In the Intercollegiate Review, Kenneth B. McIntyre recommends the work of historian Herbert Butterfield:

“In an age of specialization and secularization, Herbert Butterfield’s diverse accomplishments are as extraordinary for their resistance to these predominant cultural movements as for their insight and prescience. Butterfield achieved success as both a public intellectual and as an academic historian in a variety of fields ranging from historiography and international relations to the history of England in the eighteenth century and the history of the scientific revolution. He also maintained a sincere fidelity to the Augustinian Christianity of his upbringing. He was a committed and respected scholar whose influence over the development of modern historiography, the history of science, and the English School of international relations is widely acknowledged. His understanding of his faith informed the development of his ideas about the nature and limits of political activity at the domestic and international levels.

“While not a conventionally systematic thinker, Butterfield was a prolific and erudite writer with a penetrating intelligence and a shrewd grasp of many of the central intellectual and moral issues of his day. His essays are remarkable for their highly epigrammatic style and effortless accessibility, qualities which contributed to his reputation inside and outside of academia. He was also a notable contrarian, always questioning the conventional wisdom of the day. Butterfield’s work is remarkable for its depth of insight and for its diversity and breadth.

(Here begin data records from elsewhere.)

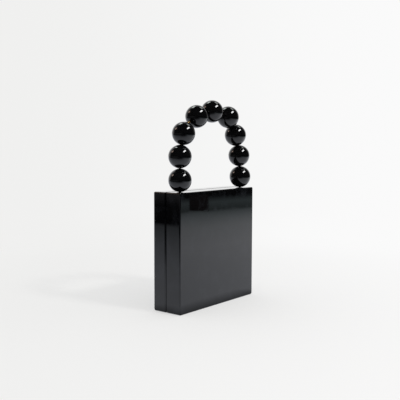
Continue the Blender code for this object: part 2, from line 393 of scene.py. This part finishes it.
def apply_modifier(piece: bpy.types.Object, kind: str, **settings: Any) -> None:
    """Adds a modifier to a piece and applies it.

    Args:
        piece: The piece.
        kind: The modifier's type.
        **settings: The modifier's settings.
    """
    clear_selection()
    piece.select_set(True)
    bpy.context.view_layer.objects.active = piece
    step = piece.modifiers.new(kind.lower(), kind)
    for name, value in settings.items():
        setattr(step, name, value)
    bpy.ops.object.modifier_apply(modifier=step.name)


def cut(piece: bpy.types.Object, tool: bpy.types.Object, keep_tool: bool = False) -> None:
    """Takes one shape out of another.

    Args:
        piece: The piece that is cut.
        tool: The shape that is taken out.
        keep_tool: Whether the tool is still needed.
    """
    apply_modifier(piece, "BOOLEAN", operation="DIFFERENCE", solver="EXACT", object=tool)
    if not keep_tool:
        bpy.data.objects.remove(tool, do_unlink=True)


def smooth(piece: bpy.types.Object, degrees: float = 30.0) -> None:
    """Shades a piece smooth across its rounded edges and true on its flats.

    Args:
        piece: The piece.
        degrees: Edges that turn by more than this stay sharp.
    """
    clear_selection()
    piece.select_set(True)
    bpy.context.view_layer.objects.active = piece
    bpy.ops.object.shade_smooth_by_angle(angle=math.radians(degrees))
    apply_modifier(piece, "WEIGHTED_NORMAL", mode="FACE_AREA", weight=100, keep_sharp=True)


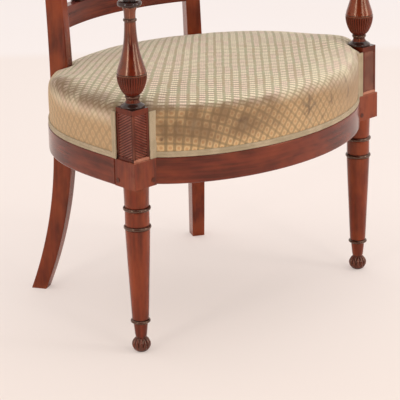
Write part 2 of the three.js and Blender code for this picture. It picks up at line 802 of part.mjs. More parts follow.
const eyeZ = lyreTop - lyreEye.radius;
const yokeZ = eyeZ - (eyeZ - armsBottom) * yoke.dropShare;

// Half the way between the arms' centre lines, where the yoke meets them
function yokeReach() {
  const points = lyreArmCurve().getSpacedPoints(10 * curveSteps);
  const near = points.filter((p) => Math.abs(p.z - yokeZ) < yoke.radius);
  return Math.min(...near.map((p) => p.x));
}

const onMiddle = (run, z) => onBack(run, z, lyre.setBack + lyre.thickness / 2);
const yokeY = (onMiddle(0, yokeZ).y + onMiddle(yokeReach(), yokeZ).y) / 2;

function lyreYoke() {
  const knop = { z: 0, height: yoke.knopLength, radius: yoke.knopRadius };
  const profile = [
    [yoke.radius, -yokeReach()], ...bead(knop, yoke.radius), [yoke.radius, yokeReach()],
  ];
  const bar = turned(profile, ringPoints).rotateY(Math.PI / 2).translate(0, yokeY, yokeZ);
  const arm = lyreArm(clearance);
  return cut(bar, arm, mirrored(arm), ...strings(stringSocket));
}

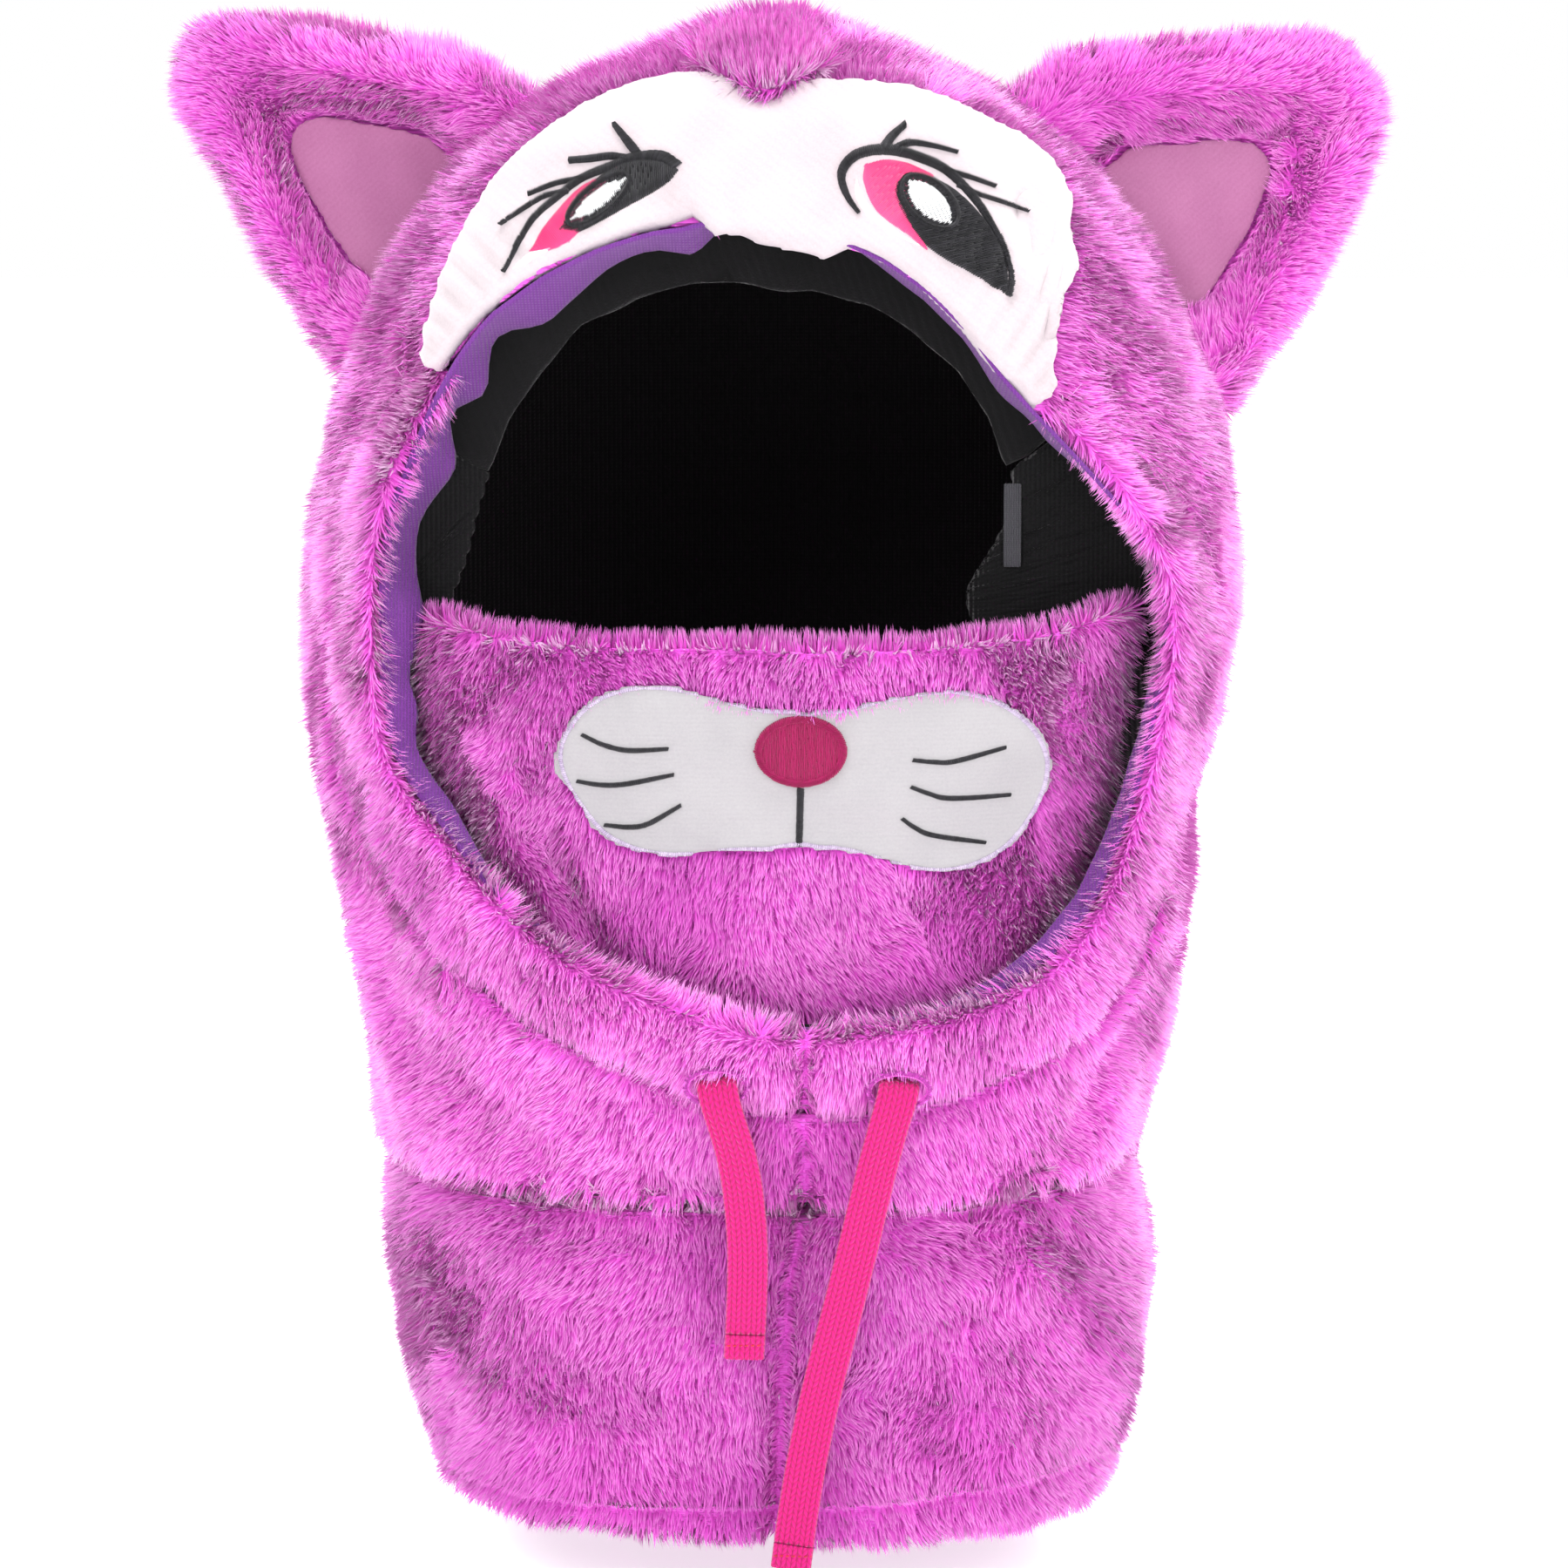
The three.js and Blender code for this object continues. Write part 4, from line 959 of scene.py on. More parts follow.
    def locks(self, roots: Points) -> tuple[Points, Points]:
        """Sorts roots into locks and gives each one's middle and a tone from 0 to 1.

        Args:
            roots: Where the tufts stand.

        Returns:
            The middle and the tone of each tuft's lock.
        """
        warp = 0.4 * self.lock * waves(roots, self.lock * 4, self.seed + 4)
        cell = np.floor((roots + warp) / self.lock).astype(np.int64)
        key = (cell @ np.array([73856093, 19349663, 83492791])) % self.LOCK_TONES
        table = np.random.default_rng(self.seed + 5).random((self.LOCK_TONES, 4))[key]
        return (cell + 0.5 + 0.6 * (table[:, :3] - 0.5)) * self.lock - warp, table[:, 3]

    def blades(self, roots: Points, normals: Points, heading: Points, length: Points,
               rng: np.random.Generator) -> list[bpy.types.Object]:
        """Builds the tufts' blades and stores how far along, how light and how shaded each is.

        Args:
            roots: Where the tufts stand.
            normals: The backing's normals there.
            heading: The way that each tuft leans.
            length: The length of each tuft.
            rng: Draws what differs from tuft to tuft.

        Returns:
            The pile, in as many pieces as it has parts.
        """
        count = len(roots)
        middles, tone = self.locks(roots)
        stood = smoothstep(-0.1, 0.75, normals[:, 2:]) * (self.nap is Nap.OVER_EDGE)
        lean = self.lean * (1 - 0.7 * stood) + 8 * rng.normal(size=(count, 1)) + 14 * (tone[:, None] - 0.5)
        lean = np.radians(lean)
        way = normals * np.cos(lean) + heading * np.sin(lean)
        tip = roots + length[:, None] * way
        pull = middles + normals * np.sum((tip - middles) * normals, axis=1, keepdims=True) - tip
        tip += np.clip(self.LOCK_PULL * pull, -self.LOCK_PULL_MOST, self.LOCK_PULL_MOST)
        across = unit(np.cross(way, normals + 0.22 * rng.normal(size=normals.shape)))
        spread = across * (self.width / 2) * rng.uniform(0.7, 1.2, (count, 1))
        face = unit(np.cross(spread, way))
        agree = np.sum(face * normals, axis=1, keepdims=True)
        outwards = np.where(agree < 0, -1.0, 1.0)
        corners = np.stack([roots - spread * outwards, roots + spread * outwards, tip], axis=1)
        share = np.abs(agree)
        shine = unit(1.3 * share * normals + (1 - share) * face * outwards)
        broad = np.clip(0.5 + 0.3 * waves(roots, self.TONE_SIZE, self.seed + 8)[:, 0], 0, 1)
        own = 0.38 * tone + 0.24 * rng.random(count) + 0.38 * broad
        patch = smoothstep(0.1, 1.5, waves(roots, self.SHADE_SIZE, self.seed + 6)[:, 1]) * self.SHADE_MOST
        colours = np.stack([np.tile([0.0, 0.0, 1.0], (count, 1)), *(
            np.repeat(value[:, None], 3, axis=1) for value in (own, patch))], axis=2)
        sector = np.floor((np.arctan2(roots[:, 0], roots[:, 1]) / math.tau + 0.5) * self.parts) % self.parts
        pieces = []
        for part in range(self.parts):
            chosen = sector == part
            name = self.name if self.parts == 1 else f"{self.name}_{part + 1}"
            points = corners[chosen].reshape(-1, 3)
            piece = piece_from(name, points, np.arange(len(points)).reshape(-1, 3))
            paint(piece, "tuft", colours[chosen].reshape(-1, 3))
            piece.data.normals_split_custom_set_from_vertices(np.repeat(shine[chosen], 3, axis=0))
            pieces.append(piece)
        return pieces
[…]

“He is best remembered for his early historiographical essay The Whig Interpretation of History (1931), which made his name amongst academic historians and popularized the notion that the historical past is somehow distinctive or different from a merely practical account of the past. This notion that historical explanation entails a sympathetic understanding of the past in its particularity or independence from present concerns was also being given a philosophical elaboration by thinkers like R. G. Collingwood and Michael Oakeshott, but Butterfield translated the somewhat arcane language of the philosophers into a medium that has had a decisive influence on European and American historians ever since.

“His essays on the origins of modern historical explanation and on the origins of modern science basically created the modern disciplines of the history of historiography and the history of science. These investigations into the emergence of the historical and scientific consciousness profoundly influenced such contemporary thinkers as J. G. A. Pocock and Thomas Kuhn. Butterfield was one of the first contemporary thinkers to place the scientific revolution at the heart of Western modernity, and was also one of the first historians to recognize the radical novelty of modern historical experience.”

Read the rest.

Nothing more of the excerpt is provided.